» Stated problem: Return the material below in full and exactly.

» Information provided:
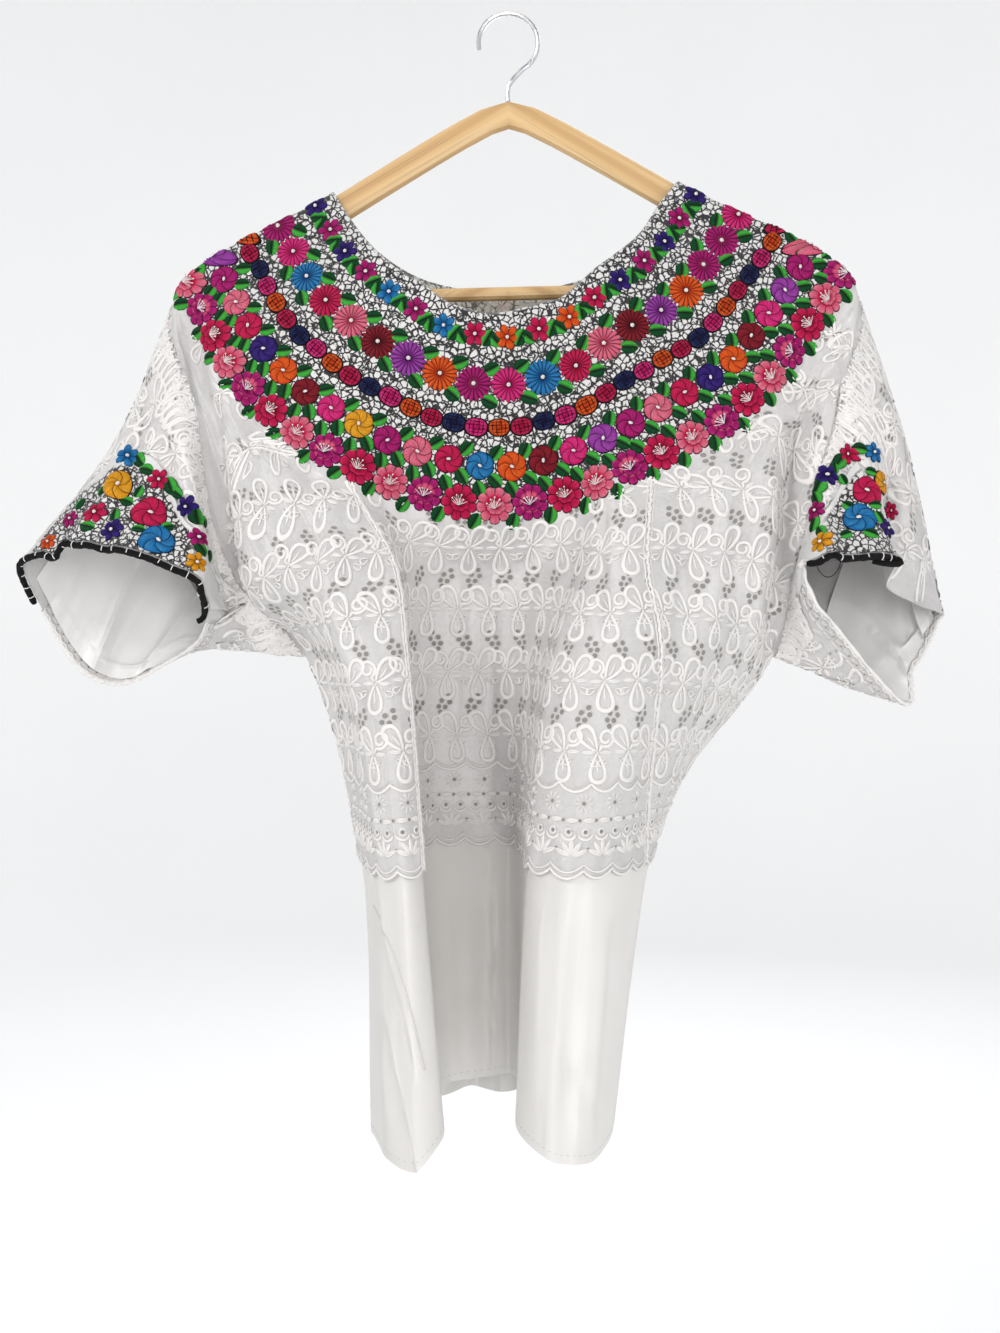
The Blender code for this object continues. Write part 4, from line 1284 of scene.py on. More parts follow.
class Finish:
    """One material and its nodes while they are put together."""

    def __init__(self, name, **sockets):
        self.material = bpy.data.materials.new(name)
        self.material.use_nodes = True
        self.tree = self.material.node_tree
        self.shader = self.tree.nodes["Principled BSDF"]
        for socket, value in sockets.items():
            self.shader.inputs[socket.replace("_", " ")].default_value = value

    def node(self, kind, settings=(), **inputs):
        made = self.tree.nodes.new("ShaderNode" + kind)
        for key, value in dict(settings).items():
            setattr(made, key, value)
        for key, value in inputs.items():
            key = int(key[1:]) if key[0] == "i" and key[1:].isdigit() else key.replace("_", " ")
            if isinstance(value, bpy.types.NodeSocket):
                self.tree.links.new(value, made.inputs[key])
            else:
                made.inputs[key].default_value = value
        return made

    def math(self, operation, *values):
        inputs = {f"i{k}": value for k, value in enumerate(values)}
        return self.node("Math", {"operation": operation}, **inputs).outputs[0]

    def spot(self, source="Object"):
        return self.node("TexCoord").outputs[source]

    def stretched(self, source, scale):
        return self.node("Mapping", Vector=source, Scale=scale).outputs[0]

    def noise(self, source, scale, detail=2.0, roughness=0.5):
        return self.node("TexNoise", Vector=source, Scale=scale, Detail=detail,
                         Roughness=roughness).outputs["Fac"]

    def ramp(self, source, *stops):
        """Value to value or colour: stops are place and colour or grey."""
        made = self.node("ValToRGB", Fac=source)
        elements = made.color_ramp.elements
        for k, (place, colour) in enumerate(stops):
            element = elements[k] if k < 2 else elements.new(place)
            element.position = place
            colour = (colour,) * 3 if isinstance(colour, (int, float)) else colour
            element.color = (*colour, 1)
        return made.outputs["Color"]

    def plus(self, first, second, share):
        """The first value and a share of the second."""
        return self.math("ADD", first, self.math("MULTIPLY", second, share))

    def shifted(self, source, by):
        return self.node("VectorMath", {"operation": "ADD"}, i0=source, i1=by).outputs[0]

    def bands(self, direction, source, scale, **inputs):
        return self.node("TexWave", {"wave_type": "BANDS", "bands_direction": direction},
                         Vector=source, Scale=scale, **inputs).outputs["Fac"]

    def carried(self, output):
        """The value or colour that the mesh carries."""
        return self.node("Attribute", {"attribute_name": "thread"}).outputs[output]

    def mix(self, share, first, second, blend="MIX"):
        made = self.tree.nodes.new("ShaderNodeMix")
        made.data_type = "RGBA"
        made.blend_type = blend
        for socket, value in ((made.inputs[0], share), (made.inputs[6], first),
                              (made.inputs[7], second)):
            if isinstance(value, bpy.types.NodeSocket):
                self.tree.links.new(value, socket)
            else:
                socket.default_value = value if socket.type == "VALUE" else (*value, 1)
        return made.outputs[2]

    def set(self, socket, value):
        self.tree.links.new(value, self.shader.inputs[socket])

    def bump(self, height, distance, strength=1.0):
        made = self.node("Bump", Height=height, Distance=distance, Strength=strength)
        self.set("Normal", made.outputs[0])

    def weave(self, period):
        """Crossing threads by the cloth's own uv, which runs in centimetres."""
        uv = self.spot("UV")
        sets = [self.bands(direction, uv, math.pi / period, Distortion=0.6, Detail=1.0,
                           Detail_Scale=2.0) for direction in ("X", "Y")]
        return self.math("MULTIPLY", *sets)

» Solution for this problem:
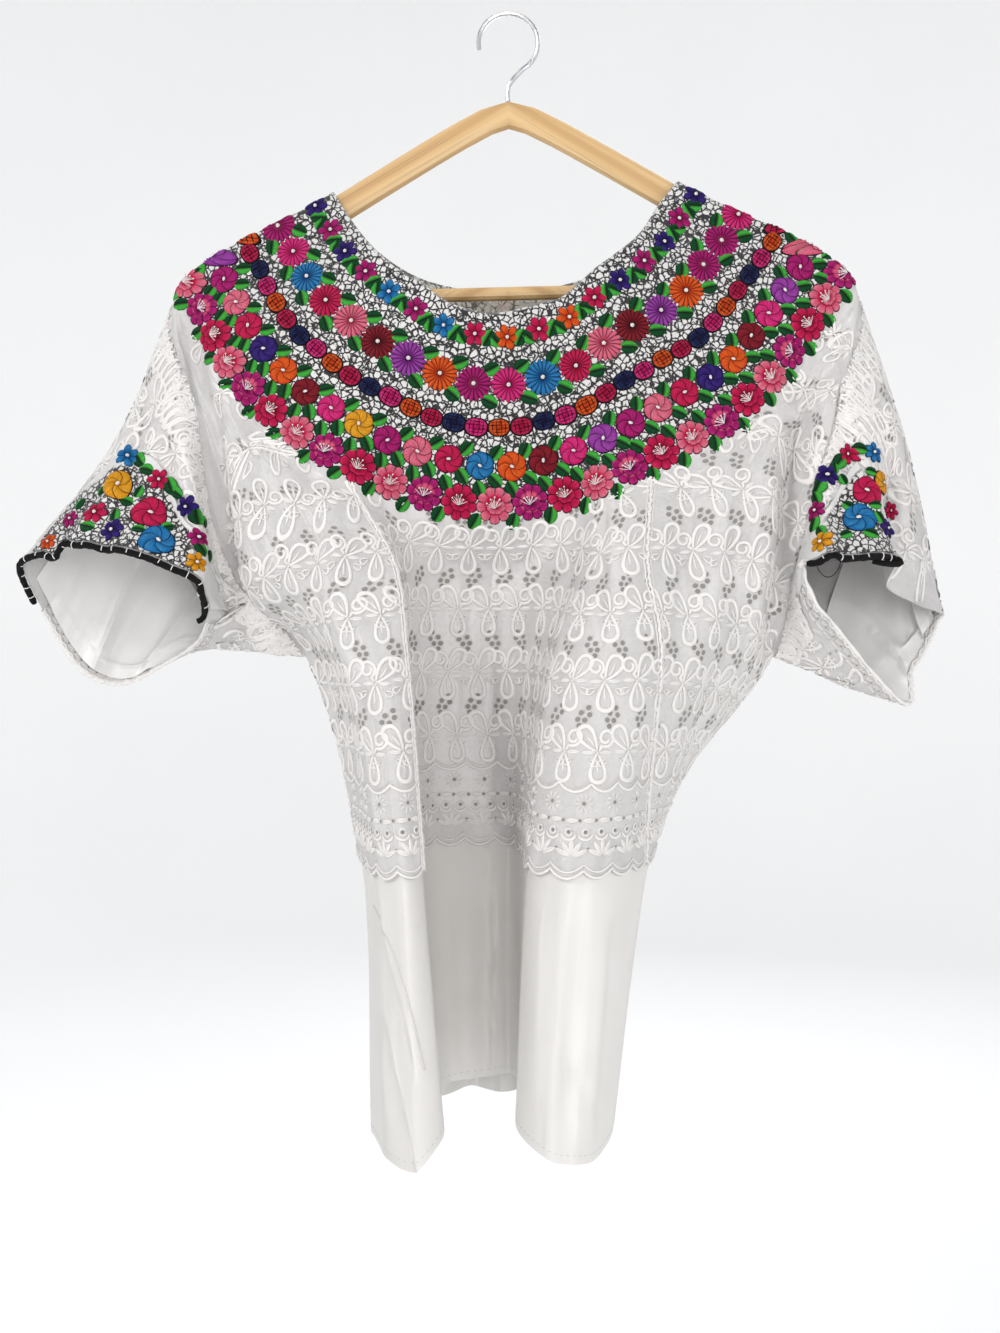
The Blender code for this object continues. Write part 4, from line 1284 of scene.py on. More parts follow.
class Finish:
    """One material and its nodes while they are put together."""

    def __init__(self, name, **sockets):
        self.material = bpy.data.materials.new(name)
        self.material.use_nodes = True
        self.tree = self.material.node_tree
        self.shader = self.tree.nodes["Principled BSDF"]
        for socket, value in sockets.items():
            self.shader.inputs[socket.replace("_", " ")].default_value = value

    def node(self, kind, settings=(), **inputs):
        made = self.tree.nodes.new("ShaderNode" + kind)
        for key, value in dict(settings).items():
            setattr(made, key, value)
        for key, value in inputs.items():
            key = int(key[1:]) if key[0] == "i" and key[1:].isdigit() else key.replace("_", " ")
            if isinstance(value, bpy.types.NodeSocket):
                self.tree.links.new(value, made.inputs[key])
            else:
                made.inputs[key].default_value = value
        return made

    def math(self, operation, *values):
        inputs = {f"i{k}": value for k, value in enumerate(values)}
        return self.node("Math", {"operation": operation}, **inputs).outputs[0]

    def spot(self, source="Object"):
        return self.node("TexCoord").outputs[source]

    def stretched(self, source, scale):
        return self.node("Mapping", Vector=source, Scale=scale).outputs[0]

    def noise(self, source, scale, detail=2.0, roughness=0.5):
        return self.node("TexNoise", Vector=source, Scale=scale, Detail=detail,
                         Roughness=roughness).outputs["Fac"]

    def ramp(self, source, *stops):
        """Value to value or colour: stops are place and colour or grey."""
        made = self.node("ValToRGB", Fac=source)
        elements = made.color_ramp.elements
        for k, (place, colour) in enumerate(stops):
            element = elements[k] if k < 2 else elements.new(place)
            element.position = place
            colour = (colour,) * 3 if isinstance(colour, (int, float)) else colour
            element.color = (*colour, 1)
        return made.outputs["Color"]

    def plus(self, first, second, share):
        """The first value and a share of the second."""
        return self.math("ADD", first, self.math("MULTIPLY", second, share))

    def shifted(self, source, by):
        return self.node("VectorMath", {"operation": "ADD"}, i0=source, i1=by).outputs[0]

    def bands(self, direction, source, scale, **inputs):
        return self.node("TexWave", {"wave_type": "BANDS", "bands_direction": direction},
                         Vector=source, Scale=scale, **inputs).outputs["Fac"]

    def carried(self, output):
        """The value or colour that the mesh carries."""
        return self.node("Attribute", {"attribute_name": "thread"}).outputs[output]

    def mix(self, share, first, second, blend="MIX"):
        made = self.tree.nodes.new("ShaderNodeMix")
        made.data_type = "RGBA"
        made.blend_type = blend
        for socket, value in ((made.inputs[0], share), (made.inputs[6], first),
                              (made.inputs[7], second)):
            if isinstance(value, bpy.types.NodeSocket):
                self.tree.links.new(value, socket)
            else:
                socket.default_value = value if socket.type == "VALUE" else (*value, 1)
        return made.outputs[2]

    def set(self, socket, value):
        self.tree.links.new(value, self.shader.inputs[socket])

    def bump(self, height, distance, strength=1.0):
        made = self.node("Bump", Height=height, Distance=distance, Strength=strength)
        self.set("Normal", made.outputs[0])

    def weave(self, period):
        """Crossing threads by the cloth's own uv, which runs in centimetres."""
        uv = self.spot("UV")
        sets = [self.bands(direction, uv, math.pi / period, Distortion=0.6, Detail=1.0,
                           Detail_Scale=2.0) for direction in ("X", "Y")]
        return self.math("MULTIPLY", *sets)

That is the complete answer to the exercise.